Cecal Ligation and Puncture Model of Sepsis

© Fraunhofer IME | Tilo Knape

Systemic inflammation or sepsis is a reaction of the immune system to intensive and massive infections. To study the pathophysiology of human sepsis, we use the animal model of polymicrobial septic peritonitis: cecal ligation and puncture (CLP). Today, this test is the most widely used animal model of the systemic inflammatory response syndrome (SIRS), sepsis and septic shock because it closely mimics the progression and characteristics of human sepsis.

Flow Cytometry-Based FRET Assay for Analysis of Protein-Protein Interactions

© Fraunhofer IME | Tilo Knape

The detailed characterization of protein interactions is highly important to study the development of diseases, to identify new therapeutic targets and to detect drug-induced changes in protein interactions. We developed a flow cytometry-based FRET assay for molecular verification of protein interactions. This, for the first time, combines identification/characterization of binding intensity/affinity in a HTS system in living cells. The improved sensitivity of this assay allows its use for identification of novel therapeutic targets for treatment of human diseases and for the characterization of drug binding profile.

Sepsis Research at Fraunhofer IME

© Fraunhofer IME | Andreas von Knethen

Current approaches to treatment of sepsis focus on life support systems, drug inhibition of the hyper-inflammation of sepsis and cytotoxic mechanisms in order to suppress disease progression. However, despite recent major advances, the incidence of and mortality due to sepsis continue to increase. There is, therefore, a need for new methods for diagnosis, prevention and treatment of sepsis. Fraunhofer IME is developing novel drugs and therapy approaches to prevent T cell depletion and multiple organ failure during sepsis. Further, Fraunhofer IME studies new specific and sensitive sepsis biomarkers.

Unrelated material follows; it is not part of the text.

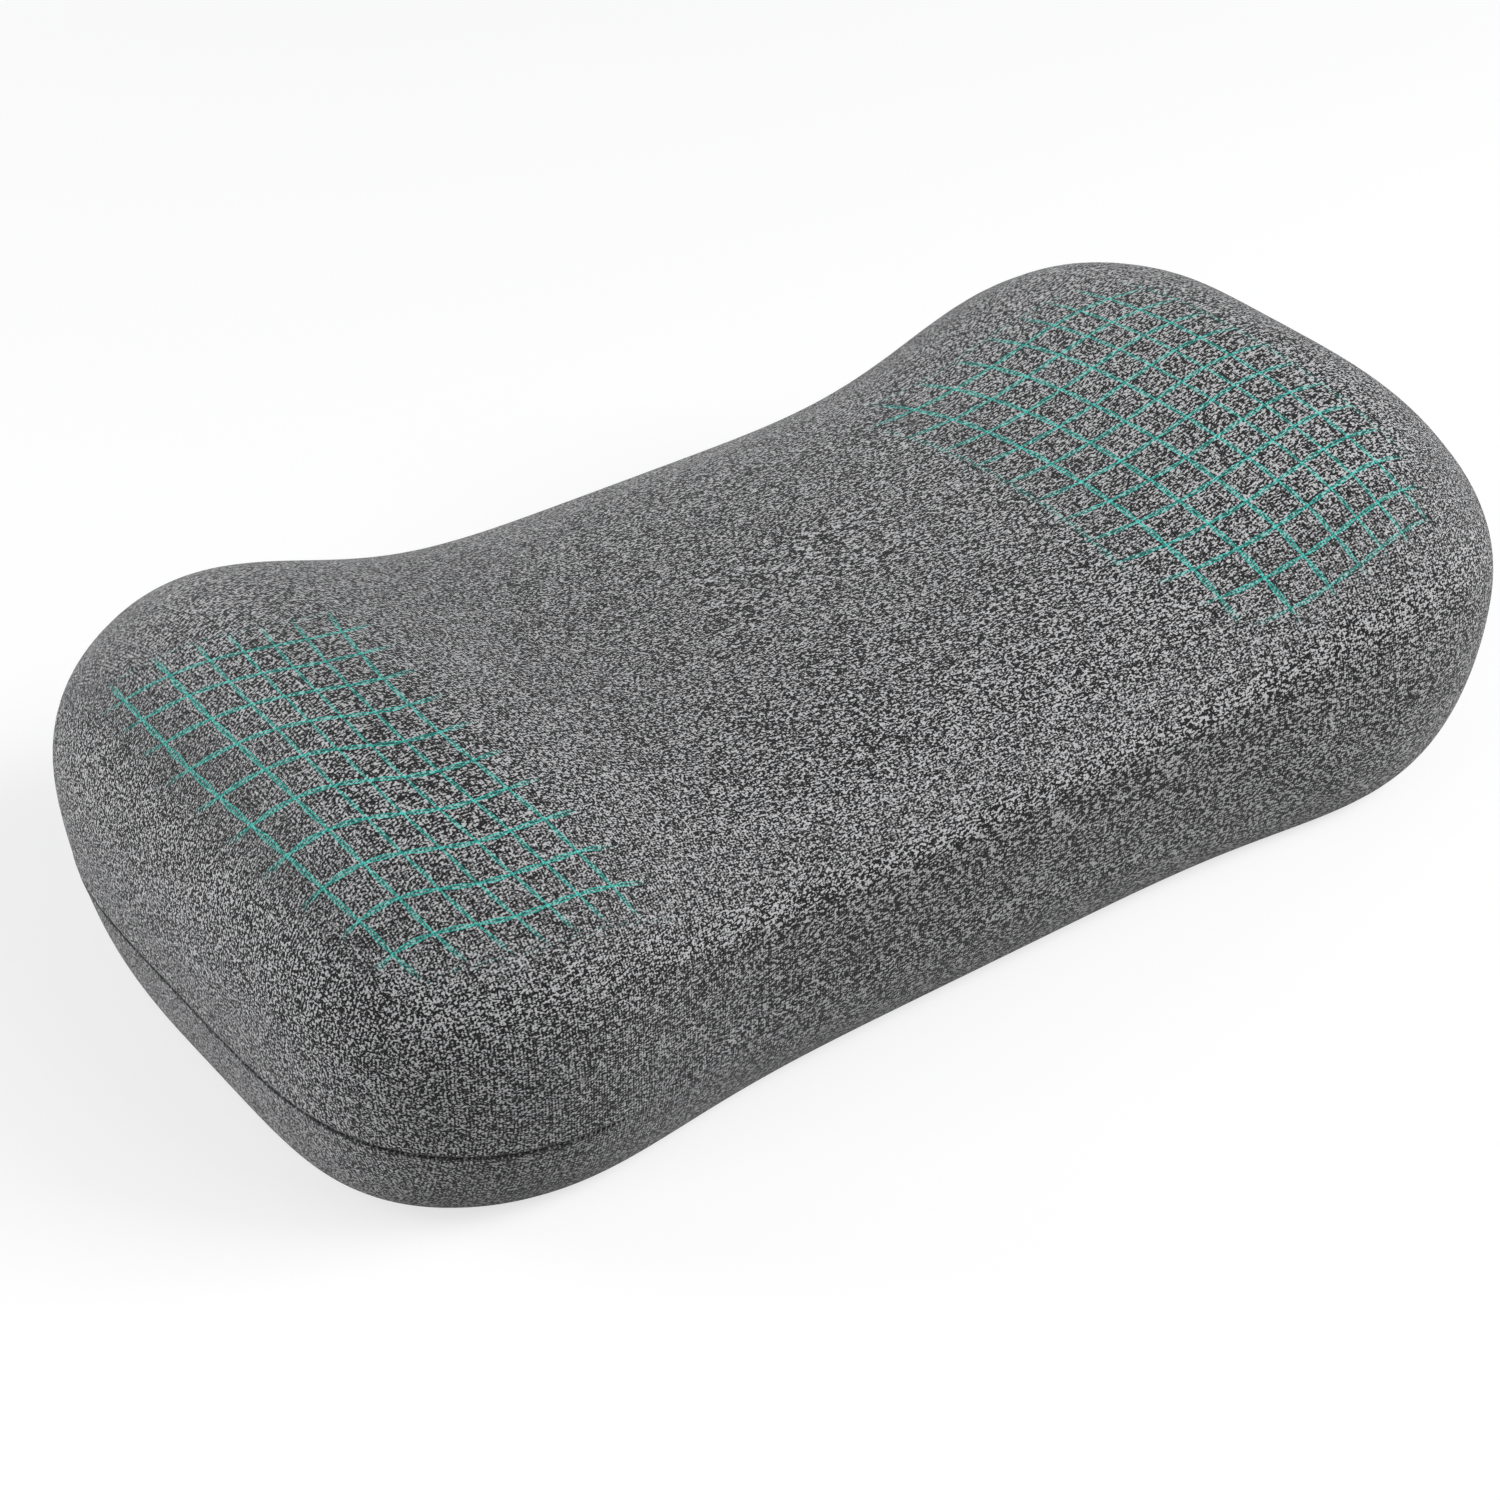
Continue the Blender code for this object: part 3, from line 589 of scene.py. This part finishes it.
def addFacingAndPrint(piece):
    # Where the fabric faces, and how far along and across each point lies, measured on the surface
    look = printMapGrid
    mesh = piece.data
    place = readPoints(mesh)
    normal = readPoints(mesh, "normal")
    facing = np.stack([normal[:, 0] ** 2, normal[:, 1] ** 2, normal[:, 2]], axis=1)
    addVectors(mesh, "facing", facing)
    tree = BVHTree.FromObject(piece, bpy.context.evaluated_depsgraph_get())
    xs = np.linspace(-look["halfX"], look["halfX"], look["countX"])
    ys = np.linspace(-look["halfY"], look["halfY"], look["countY"])
    heights = np.full((len(xs), len(ys)), look["emptyHeight"])
    for i, xHere in enumerate(xs):
        for j, yHere in enumerate(ys):
            hit = tree.ray_cast(Vector((xHere, yHere, look["startHeight"])), Vector((0, 0, -1)))
            if hit[0] is not None:
                heights[i, j] = hit[0].z
    alongX = np.zeros_like(heights)
    alongX[1:] = np.cumsum(np.hypot(np.diff(heights, axis=0), np.diff(xs)[:, None]), axis=0)
    alongX -= alongX[len(xs) // 2]
    alongY = np.zeros_like(heights)
    alongY[:, 1:] = np.cumsum(np.hypot(np.diff(heights, axis=1), np.diff(ys)[None]), axis=1)
    alongY -= alongY[:, len(ys) // 2][:, None]
    gx = np.clip((place[:, 0] - xs[0]) / (xs[1] - xs[0]), 0, len(xs) - 1.001)
    gy = np.clip((place[:, 1] - ys[0]) / (ys[1] - ys[0]), 0, len(ys) - 1.001)
    i, j = gx.astype(int), gy.astype(int)
    fx, fy = gx - i, gy - j
    flat = np.zeros_like(place)
    for k, table in enumerate((alongX, alongY)):
        nearer = table[i, j] * (1 - fx) + table[i + 1, j] * fx
        farther = table[i, j + 1] * (1 - fx) + table[i + 1, j + 1] * fx
        flat[:, k] = nearer * (1 - fy) + farther * fy
    addVectors(mesh, "printMap", flat)


# The stretched fabric swells between its held lines: cloth simulation on a coarse closed skin

swellLook = {
    "around": 180, "upwards": 61, "voxel": 0.0045,
    "pressure": 4.0, "frames": 20, "quality": 5,
    "seamHalf": 0.115, "seamPoints": 116,
    "finerLevels": 2,
    "startInset": 0.0002,  # taken off the swelling, so that the cover keeps its size
    "cap": 0.0005,  # how far the foam lets the fabric stand off
    "heldSeam": 0.004,  # to each side of the zip the fabric is held
    "baseClear": 0.006,
    "sliderClear": 0.022,
}


def closedSkin():
    angles = np.linspace(-np.pi, np.pi, swellLook["around"] + 1)[:-1]
    turns = np.linspace(-np.pi / 2, np.pi / 2, swellLook["upwards"])
    points = surfacePoint(angles[:, None], turns[None, :]).transpose(1, 0, 2)
    count = len(angles)
    points = np.concatenate([points.reshape(-1, 3), [(0.0, 0.0, 0.0)]])
    faces = []
    for i in range(len(turns) - 1):
        low, high = i * count, (i + 1) * count
        for j in range(count):
            after = (j + 1) % count
            faces.append((low + j, low + after, high + after, high + j))
    faces += [((j + 1) % count, j, len(points) - 1) for j in range(count)]
    skin = meshObject("swellSkin", points, faces, None)
    remesh = skin.modifiers.new("voxels", "REMESH")
    remesh.mode, remesh.voxel_size = "VOXEL", swellLook["voxel"]
    depsgraph = bpy.context.evaluated_depsgraph_get()
    mesh = bpy.data.meshes.new_from_object(skin.evaluated_get(depsgraph), depsgraph=depsgraph)
    skin.modifiers.remove(remesh)
    skin.data = mesh
    return skin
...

Biomedical Analysis – LC-MS/MS

© Fraunhofer IME | Nerea Ferreirós Bouzas

We use modern analytical technology (LC-MS/MS and LC-HRMS) to measure endogenous and exogenous small molecules in complex biological matrices. Our goal is to quantify compounds, such as drugs or signaling molecules, to study them in the context of pharmacokinetic studies or to discern their role in the development, progression or treatment of diseases.